Litigation’s Uncertainties
Mr. Bloom said the effectiveness of the suit would differ depending on whether it was filed in the United States or India, a decision OMICS has yet to make. If the suit was filed in a U.S. court, Mr. Beall would probably win if his statements were true. If it was filed in India, the outcome would be less clear, Mr. Bloom said, though it is still not likely he would have to pay $1-billion.
“But even if you come out on top in the end, being forced to litigate is a problematic thing,” he said. “It’s costly and can still damage your reputation.”
It is also not likely that Mr. Beall would face three years in prison, said Mark Wu, an assistant law professor at Harvard University. The vagueness and allegations of misuse surrounding Section 66A of India’s Information Technology Act have led to a public outcry in India, Mr. Wu said, and, last November, the Indian government modified the rules to make them stricter. Now, in order for a complaint to be registered under Section 66A, it must be approved first by a police deputy commissioner or inspector general.
“Given this change, I have a very hard time believing that it would be used in this case,” Mr. Wu said.
Regardless, OMICS is “definitely going to proceed” with the suit, Mr. Kumar said, adding that it was only a matter of time before further action was taken.
This isn’t the only time Mr. Beall has been threatened with a lawsuit because of his list. In February, the Canadian Center of Science and Education threatened to sue him after he included the center and three of its related companies on the blog. He said he was not sure yet if the center had proceeded with the lawsuit.

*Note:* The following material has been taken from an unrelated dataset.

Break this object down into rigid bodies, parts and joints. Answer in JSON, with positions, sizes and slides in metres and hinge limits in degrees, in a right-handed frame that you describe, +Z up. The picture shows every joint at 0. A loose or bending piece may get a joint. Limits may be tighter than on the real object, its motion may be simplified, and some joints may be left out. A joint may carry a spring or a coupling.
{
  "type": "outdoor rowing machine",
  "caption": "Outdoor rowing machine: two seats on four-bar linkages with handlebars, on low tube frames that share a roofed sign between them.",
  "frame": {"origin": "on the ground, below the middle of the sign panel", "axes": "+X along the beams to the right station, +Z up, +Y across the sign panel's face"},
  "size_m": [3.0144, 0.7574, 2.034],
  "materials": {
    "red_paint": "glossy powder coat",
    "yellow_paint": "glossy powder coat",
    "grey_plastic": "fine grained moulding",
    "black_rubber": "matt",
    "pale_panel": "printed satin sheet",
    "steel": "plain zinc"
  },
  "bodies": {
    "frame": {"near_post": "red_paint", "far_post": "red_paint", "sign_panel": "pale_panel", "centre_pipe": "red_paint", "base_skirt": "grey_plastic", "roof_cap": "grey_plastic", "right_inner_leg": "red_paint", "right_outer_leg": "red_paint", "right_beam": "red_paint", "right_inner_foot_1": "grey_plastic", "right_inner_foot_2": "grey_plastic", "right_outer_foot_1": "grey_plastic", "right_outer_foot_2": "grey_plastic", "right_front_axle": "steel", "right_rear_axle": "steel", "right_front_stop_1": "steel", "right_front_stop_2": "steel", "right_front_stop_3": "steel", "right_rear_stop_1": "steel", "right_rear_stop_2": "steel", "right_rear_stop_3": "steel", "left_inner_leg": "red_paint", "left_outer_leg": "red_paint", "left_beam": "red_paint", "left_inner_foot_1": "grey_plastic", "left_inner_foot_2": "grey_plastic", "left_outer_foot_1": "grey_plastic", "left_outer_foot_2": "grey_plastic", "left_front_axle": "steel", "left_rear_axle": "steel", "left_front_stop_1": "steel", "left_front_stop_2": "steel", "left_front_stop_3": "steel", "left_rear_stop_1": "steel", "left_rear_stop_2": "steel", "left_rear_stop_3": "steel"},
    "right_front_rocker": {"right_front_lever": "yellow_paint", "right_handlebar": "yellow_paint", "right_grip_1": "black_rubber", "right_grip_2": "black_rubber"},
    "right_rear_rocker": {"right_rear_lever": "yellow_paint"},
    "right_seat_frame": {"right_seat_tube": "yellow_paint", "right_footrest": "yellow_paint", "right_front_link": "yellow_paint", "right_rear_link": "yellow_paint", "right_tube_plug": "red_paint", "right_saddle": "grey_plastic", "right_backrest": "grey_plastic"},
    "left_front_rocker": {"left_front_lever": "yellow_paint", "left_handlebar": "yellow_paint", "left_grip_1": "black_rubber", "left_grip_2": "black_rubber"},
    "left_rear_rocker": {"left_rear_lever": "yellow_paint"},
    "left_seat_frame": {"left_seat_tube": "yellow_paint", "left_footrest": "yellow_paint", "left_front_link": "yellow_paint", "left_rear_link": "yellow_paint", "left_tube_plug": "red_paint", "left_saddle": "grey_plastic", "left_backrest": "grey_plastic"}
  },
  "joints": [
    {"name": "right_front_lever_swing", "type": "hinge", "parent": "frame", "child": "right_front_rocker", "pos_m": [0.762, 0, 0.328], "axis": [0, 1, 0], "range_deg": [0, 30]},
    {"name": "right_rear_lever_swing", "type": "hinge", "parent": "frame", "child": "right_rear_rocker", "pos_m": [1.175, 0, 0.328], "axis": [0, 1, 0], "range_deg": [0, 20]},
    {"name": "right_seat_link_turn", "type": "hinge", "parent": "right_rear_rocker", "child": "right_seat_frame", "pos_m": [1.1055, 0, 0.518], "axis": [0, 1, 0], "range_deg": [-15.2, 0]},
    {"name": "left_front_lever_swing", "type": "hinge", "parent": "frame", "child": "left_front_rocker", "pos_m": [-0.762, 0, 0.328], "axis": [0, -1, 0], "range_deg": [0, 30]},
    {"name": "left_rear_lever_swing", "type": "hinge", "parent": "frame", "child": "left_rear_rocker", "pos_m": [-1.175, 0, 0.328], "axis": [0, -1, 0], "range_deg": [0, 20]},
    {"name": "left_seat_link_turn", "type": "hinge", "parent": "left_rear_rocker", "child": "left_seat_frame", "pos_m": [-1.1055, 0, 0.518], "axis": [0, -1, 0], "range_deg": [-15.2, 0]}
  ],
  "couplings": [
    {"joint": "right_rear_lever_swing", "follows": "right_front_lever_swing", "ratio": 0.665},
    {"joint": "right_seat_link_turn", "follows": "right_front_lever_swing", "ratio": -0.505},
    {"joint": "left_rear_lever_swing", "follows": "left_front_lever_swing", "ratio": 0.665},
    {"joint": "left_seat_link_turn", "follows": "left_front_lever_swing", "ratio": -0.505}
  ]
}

Mr. Beall said that when he started the list, in 2010, he never thought about a journal publisher’s suing him. A university lawyer later told him such actions were likely.
Indeed, a librarian in Canada remains embroiled in a similar lawsuit after criticizing a scholarly-book publisher on his blog in 2010.
Even so, Mr. Beall said, the size of the damages the OMICS Group says it will seek was unexpected.
“The amount is silly—I haven’t done any damage to their operation,” he said. “The case has no merit, in my opinion.”